Of iemand idealist is of niet, maakt volgens Rudolf Steiner niet uit, al geeft hij toe dat het voor het leven het belangrijk is of iemand vruchtbare gedachten heeft, die zo zijn dat ze het leven doen gedijen en vooruitgaan.
Men kan gedachten enkel voor zichzelf houden. Het zal anderen soms zelf “een worst wezen” wat men mag denken. Verder kunnen sommigen wel loslippig hun gedachten spuien, zonder daar echt ernstig of diepgaand over na te denken, of er over te willen discussiëren. Wij zijn zelfs in een wereld beland waar op tv genoeg praatprogramma’s gepresenteerd worden welke nooit boven de gangbare café praat uitstijgen.
Nochtans heeft de wereld behoefte aan meer diepgang en moeten wij onze verantwoordelijkheid durven opnemen door onze mening gericht te durven uiten.
In onszelf mogen we genoeg wensen dragen. Wensen die hun oorsprong in het lichamelijke vinden, maar belangrijker nog, deze die hun oorsprong in de geest vinden.
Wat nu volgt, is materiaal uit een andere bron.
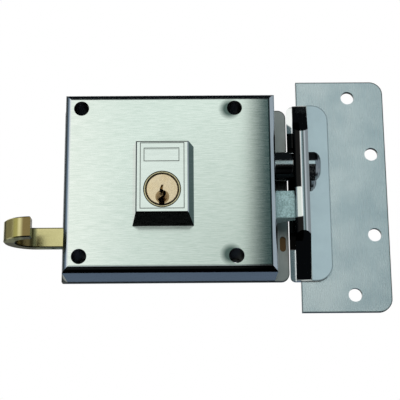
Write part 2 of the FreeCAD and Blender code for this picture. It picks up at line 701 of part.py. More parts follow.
def make_guide_post():
    head_y = CARRIAGE_FRONT_Y - FREE_GAP
    foot_y = CARRIAGE_BACK_Y + FREE_GAP
    return fuse_all([rod_y(GUIDE_X, GUIDE_Z, GUIDE_HEAD_R, head_y - GUIDE_HEAD_T, head_y),
                     rod_y(GUIDE_X, GUIDE_Z, GUIDE_R, head_y, foot_y),
                     rod_y(GUIDE_X, GUIDE_Z, GUIDE_HEAD_R, foot_y, -PLATE_T),
                     rod_y(GUIDE_X, GUIDE_Z, POST_TENON_R, -PLATE_T, 0)])


def make_deadbolt():
    bolt = rod_x(BOLT_TAIL_X, BOLT_TIP_X, BOLT_Y, BOLT_Z, BOLT_R)
    bolt = bolt.makeChamfer(BOLT_END_R, edges_where(bolt, lambda b: b.XMin > BOLT_TIP_X - 1e-6))
    bolt = bolt.makeChamfer(BOLT_END_R / 3, edges_where(bolt, lambda b: b.XLength < 1e-6
                                                        and b.XMin > BOLT_TIP_X - BOLT_END_R - 1e-6))
    flat = box(BOLT_TAIL_X - EPS, CARRIAGE_RIGHT + FREE_GAP, CARRIAGE_FRONT_Y, 0,
               BOLT_Z - 2 * BOLT_R, BOLT_Z + 2 * BOLT_R)
    return cut_all(bolt, [flat] + [rod_y(x, z, RIVET_R, CARRIAGE_FRONT_Y - RIVET_DEPTH, 0)
                             for x, z in carriage_rivet_points()])


def carriage_rivet_points():
    x = (BOLT_TAIL_X + CARRIAGE_RIGHT) / 2
    return [(x, BOLT_Z - CARRIAGE_RIVET_DROP), (x, BOLT_Z + CARRIAGE_RIVET_RISE)]


def make_carriage():
    root_z = PITCH_LINE_Z + RACK_DEDENDUM
    tip_z = PITCH_LINE_Z - RACK_ADDENDUM
    lean = math.tan(PRESSURE)
    half = PITCH / 4 - BACKLASH / 2
    tip = half - RACK_ADDENDUM * lean
    foot = half + RACK_DEDENDUM * lean
    points = [(CARRIAGE_LEFT, CARRIAGE_TOP_Z), (CARRIAGE_LEFT, root_z)]
    first = AXIS_X - PITCH / 2
    for tooth in range(RACK_TEETH):
        x = first + tooth * PITCH
        points += [(x - foot, root_z), (x - tip, tip_z), (x + tip, tip_z), (x + foot, root_z)]
    points += [(CARRIAGE_STEP_X, root_z), (CARRIAGE_STEP_X, CARRIAGE_STEP_Z), (CARRIAGE_RIGHT, CARRIAGE_STEP_Z),
               (CARRIAGE_RIGHT, CARRIAGE_TOP_Z)]
    plate = plate_xz(points, CARRIAGE_FRONT_Y, CARRIAGE_BACK_Y)
    low, high = CARRIAGE_FRONT_Y - EPS, CARRIAGE_BACK_Y + EPS
    slot_r = GUIDE_R + SLIDE_GAP
    right = GUIDE_X + THROW
    slot = [box(GUIDE_X, right, low, high, GUIDE_Z - slot_r, GUIDE_Z + slot_r),
            rod_y(GUIDE_X, GUIDE_Z, slot_r, low, high), rod_y(right, GUIDE_Z, slot_r, low, high)]
    holes = [rod_y(x, z, RIVET_R, low, high) for x, z in carriage_rivet_points()]
    return cut_all(plate, slot + holes)


def rivet(x, z, seat_y, tail_y):
    shank = rod_y(x, z, RIVET_R, tail_y, seat_y)
    head = cone_y(x, z, RIVET_HEAD_R, RIVET_R, seat_y, seat_y + RIVET_HEAD_T)
    return fuse_all([shank, head])


def make_carriage_rivets():
    return [rivet(x, z, CARRIAGE_BACK_Y, CARRIAGE_FRONT_Y - RIVET_DEPTH) for x, z in carriage_rivet_points()]


def latch_rivet_points():
    mid = (LATCH_LOW_Z + LATCH_HIGH_Z) / 2
    return [(LATCH_TAIL_X + LATCH_RIVET_INSET_X, mid + s * LATCH_RIVET_HALF) for s in (-1, 1)]


def bar_rivet_points():
    return [(BAR_RIVET_LEFT_X, BAR_Z), (BAR_RIVET_RIGHT_X, BAR_Z)]


def make_latch_head():
    nose_y = LATCH_FRONT_Y + LATCH_NOSE_T
    points = [(LATCH_TAIL_X, LATCH_FRONT_Y), (LATCH_NOSE_X, LATCH_FRONT_Y), (LATCH_NOSE_X, nose_y),
              (LATCH_BEVEL_X, LATCH_BACK_Y), (LINK_RIGHT + EPS, LATCH_BACK_Y), (LINK_RIGHT + EPS, BAR_BACK_Y),
              (LATCH_TAIL_X, BAR_BACK_Y)]
    head = plate_xy(points, LATCH_LOW_Z, LATCH_HIGH_Z)
    nose = edges_where(head, lambda b: b.XLength < 1e-6 and b.YLength < 1e-6 and b.XMin > LATCH_NOSE_X - 1e-6)
    head = head.makeFillet(LATCH_NOSE_R, nose)
    long_edges = edges_where(head, lambda b: b.YLength < 1e-6 and b.ZLength < 1e-6 and b.YMax < nose_y - 1.0)
    head = head.makeFillet(LATCH_EDGE_R, long_edges)
    return cut_all(head, [rod_y(x, z, RIVET_R, BAR_BACK_Y - RIVET_DEPTH, 0) for x, z in latch_rivet_points()])


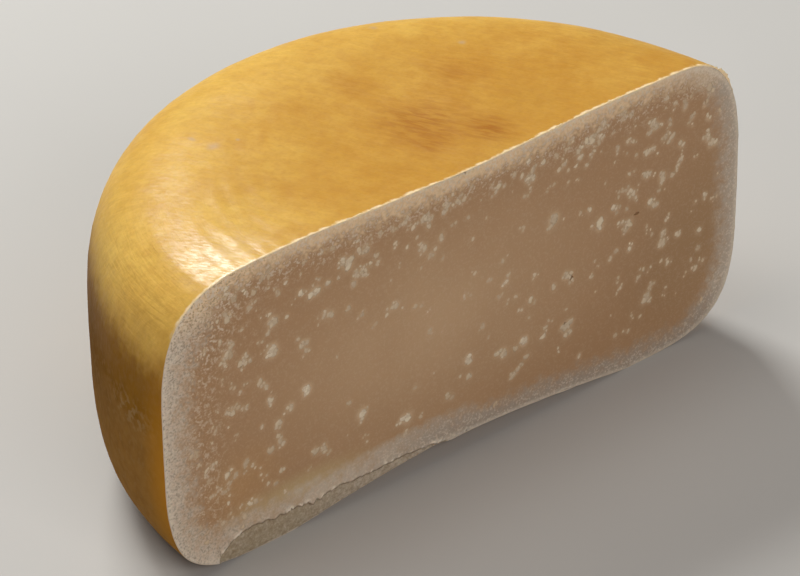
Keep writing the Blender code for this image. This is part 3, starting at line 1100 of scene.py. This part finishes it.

Hierbij moet de mens de spirituele natuur van zijn ego durven bloot leggen.
In het leven komt het er op aan, of men nu gelovig is of niet, dat spirituele het lichamelijke te laten overstijgen.
Het geestelijke moet ook het lichamelijke voeden en ons doen groeien in de maatschappij waarin wij leven. Zonder de op geestelijk kracht geschoeide vorming en kracht, kunnen wij niet vooruit gaan.
Om de wereld in positieve zin vooruit te laten gaan moeten voldoende mensen bereid willen zijn om hun steentje bij te dragen tot die vooruitgang. Samen moeten zij de wereld willen schragen.
Elkeen moet er aan werken om een productieve geest te hebben. Vruchtbare gedachten moet men aankweken. Hiertoe komt het op aan het geestelijke voldoende te voeden, zodat we als mens in deze maatschappij vrucht kunnen dragen.